The show includes 36 works by Picasso, most of them drawings and etchings from the museum's collection that were acquired by sisters Etta and Claribel Cone in the early 20th century. The Cone sisters later became the museum's most prominent benefactors.

"The Acrobat Family" (1905) was the first Picasso painting purchased by an American collector — Leo Stein, the brother of Gertrude Stein. He hung it in their Paris apartment, where the Cone sisters saw it and were smitten, Shell said. The Cones eventually bought more than 100 of Picasso's etchings and drawings.

Many of the etchings treated subjects similar to "The Acrobat Family," a strange and haunting picture of a gaunt harlequin sitting next to his wife and child, whose pose is meant to evoke classical paintings of the Virgin Mary. To the woman's right sits a monkey that Shell calls an "odd beast" because it looks more like a baboon than a trained circus monkey.

Other major Picasso pictures in the show include "Two Acrobats With Dog," on loan from the Museum of Modern Art in New York, and "Head of Harlequin," from the Detroit Institute of Arts.

"A lot of it is slightly nostalgic. It's about being an outcast. It's about being shiftless, going from town to town, not being rooted. That's sort of autobiographical," said Shell, who noted that Picasso in 1905 was not yet a superstar in the art world and had been shuffling back and forth between Paris and Barcelona, Spain.

"For him, these figures were timeless creators, living by their skill, their wits. He felt himself to be like that, too," Shell said.

Two years later, Picasso would paint "Les Demoiselles d'Avignon" ("The Young Ladies of Avignon") and revolutionize modern art. The circus pictures were part of his Rose Period, "the last big figurative outpouring before he becomes a cubist," Shell said.

Not every artist featured in the show shared Picasso's affection for the circus. Some found it grotesque. But the circus was such a force in early 20th-century popular culture, especially in France, that artists felt compelled to address it. There were five fixed circuses in Paris, with daily performances, at the turn of the century.

Other standout pictures in the show include German expressionist Max Pechstein's "The Circus" (1918), which captures the dynamism of a stunt riding act but also contains sinister overtones. Otto Dix, another German, used the circus "to underscore the seedy elements of postwar Weimar society," according to the wall text for "The Disdainers of Death" (1922), an etching of squinting, almost contemptuous acrobats.

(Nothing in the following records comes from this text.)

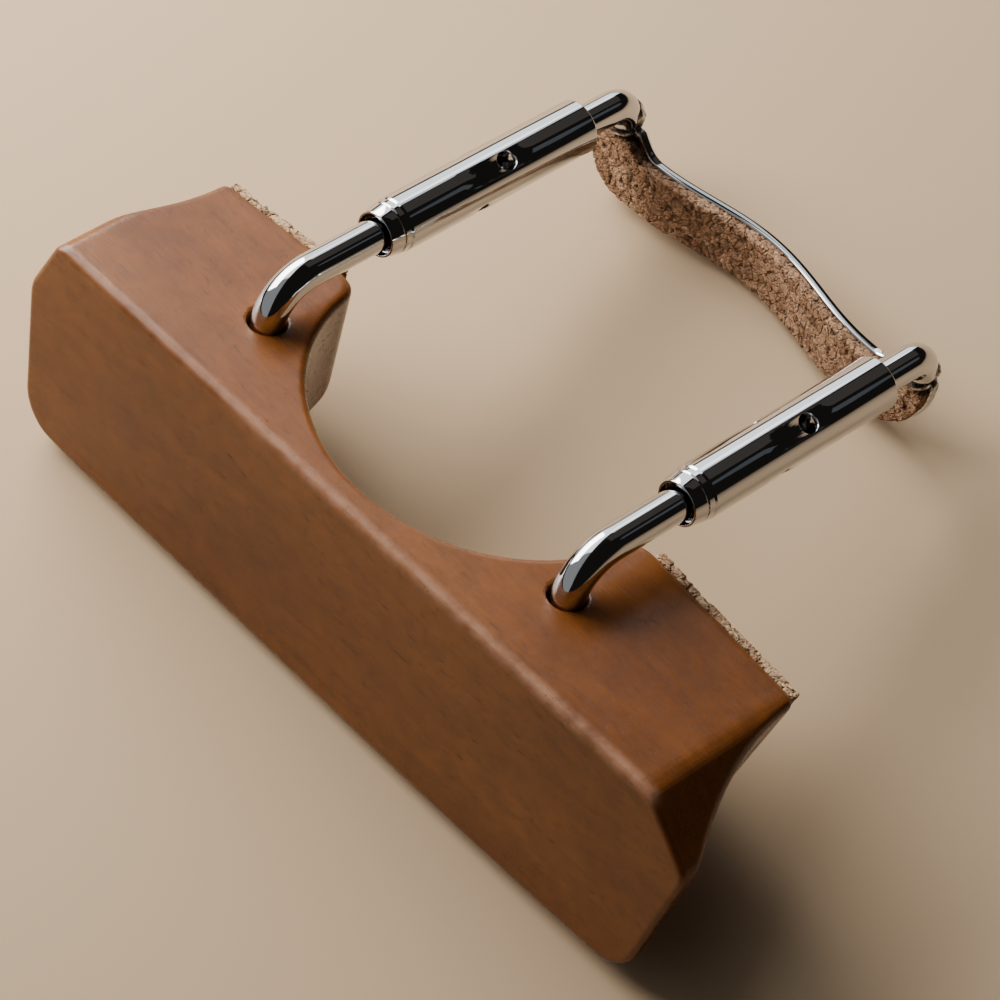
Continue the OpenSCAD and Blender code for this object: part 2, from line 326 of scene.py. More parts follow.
CHROME = chrome_material()
WOOD = wood_material()
PAD_CORK = cork_material("pad_cork", (0.60, 0.41, 0.25), (0.46, 0.29, 0.165), (0.29, 0.16, 0.085))
LINING_CORK = cork_material("lining_cork", (0.42, 0.26, 0.155), (0.31, 0.175, 0.098), (0.20, 0.105, 0.055))


# ---------------------------------------------------------------- chromed rods

def tube_faces(segments, rings):
    """Faces of a closed tube whose points are rings of segments, with a cap at each end."""
    faces = []
    for k in range(rings - 1):
        for i in range(segments):
            j = (i + 1) % segments
            faces.append((k * segments + i, k * segments + j, (k + 1) * segments + j, (k + 1) * segments + i))
    faces.append(tuple(reversed(range(segments))))
    faces.append(tuple(range((rings - 1) * segments, rings * segments)))
    return faces


def ring_sweep(centres, tangents, side, radii, segments=96):
    """Points and faces of a round bar that follows centres; side is a direction square to the whole path."""
    points = []
    for centre, tangent, radius in zip(centres, tangents, radii):
        up = side.cross(tangent)
        for i in range(segments):
            a = 2 * math.pi * i / segments
            points.append(centre + (side * math.cos(a) + up * math.sin(a)) * radius)
    return points, tube_faces(segments, len(centres))


def bent_rod(name, side, upright_from, bend, bend_at, bar_to, chamfer=0.25):
    """A rod up along Z, round a quarter bend and on along Y to bar_to."""
    way = 1 if bar_to > bend_at else -1
    x = side * ROD_X
    path = []
    top = ROD_HEIGHT - bend
    for k, inset in ((0.0, chamfer), (0.5, chamfer * 0.3), (1.0, 0.0)):
        path.append((Vector((x, bend_at, upright_from + k * chamfer)), Vector((0, 0, 1)), ROD_D / 2 - inset))
    steps = 40
    for k in range(1, 9):
        z = upright_from + chamfer + (top - upright_from - chamfer) * k / 9
        path.append((Vector((x, bend_at, z)), Vector((0, 0, 1)), ROD_D / 2))
    for k in range(steps + 1):
        a = math.pi / 2 * k / steps
        centre = Vector((x, bend_at + way * bend * (1 - math.cos(a)), top + bend * math.sin(a)))
        path.append((centre, Vector((0, way * math.sin(a), math.cos(a))), ROD_D / 2))
    start = bend_at + way * bend
    for k in range(1, 25):
        y = start + (bar_to - way * chamfer - start) * k / 24
        path.append((Vector((x, y, ROD_HEIGHT)), Vector((0, way, 0)), ROD_D / 2))
    for k, inset in ((0.5, chamfer * 0.3), (1.0, chamfer)):
        y = bar_to - way * chamfer * (1 - k)
        path.append((Vector((x, y, ROD_HEIGHT)), Vector((0, way, 0)), ROD_D / 2 - inset))
    centres, tangents, radii = zip(*path)
    points, faces = ring_sweep(centres, tangents, Vector((1, 0, 0)), radii)
    rod = add_mesh(name, points, faces)
    fix_normals(rod)
    return rod


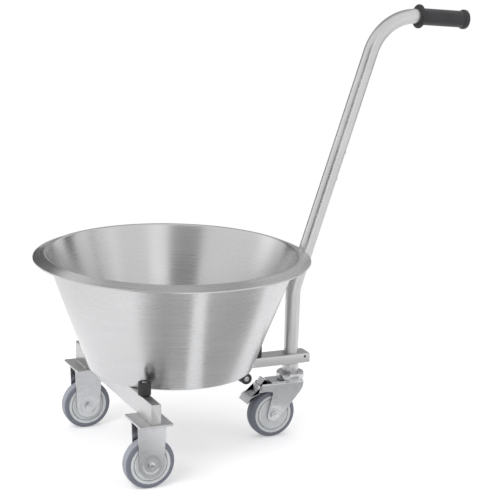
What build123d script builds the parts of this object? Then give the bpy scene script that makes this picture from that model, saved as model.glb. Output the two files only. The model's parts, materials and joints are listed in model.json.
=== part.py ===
from build123d import *
import math
import os

# Wheeled bowl trolley: a loose conical bowl on a T frame with two fixed castors,
# one braked swivel castor and a leaning push handle. Millimetres, +Z up, +X towards the handle.
# The origin is on the floor, at the middle of the overall length and width.

# Wheels
wheel_diameter = 100.0
tyre_width = 26.0
tyre_depth = 10.0
tyre_shoulder = 8.0
rim_wall = 6.0
web_thickness = 6.0
spoke_thickness = 3.0
spoke_count = 6
hub_radius = 13.0
hub_overhang = 1.3
hub_side_gap = 0.5
guard_groove = 1.2
guard_hub_gap = 0.5
guard_thickness = 1.6
axle_radius = 4.0
axle_clearance = 0.1
axle_head_flats = 13.0
axle_head_height = 5.3
axle_nut_height = 6.5
axle_thread_end = 2.5
axle_sleeve_wall = 2.4
running_clearance = 0.05

# Pressed fork sheets
fork_sheet = 2.5
fork_bend = 3.5
fork_boss_radius = 17.0
fork_boss_depth = 1.0

# Fixed castors
fixed_headroom = 36.0
track_width = 363.0
plate_length = 68.0
plate_width = 85.0
plate_thickness = 4.0
plate_corner = 4.0
fixed_leg_width = 58.0
fixed_foot_radius = 25.0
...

Henri de Toulouse-Lautrec, famous for his posters advertising risque acts at the Moulin Rouge, also did circus posters but depicted dancers as dour and unsmiling, implicitly criticizing the circus for the toll it took on its performers.

Others featured in the show brought a lighter touch to their work, including Paul Klee and Fernand Leger, who celebrated his love for the circus in an illuminated text called "Cirque" (1950). The colorful, playful lithographs from Leger's book close out the exhibit on a festive note.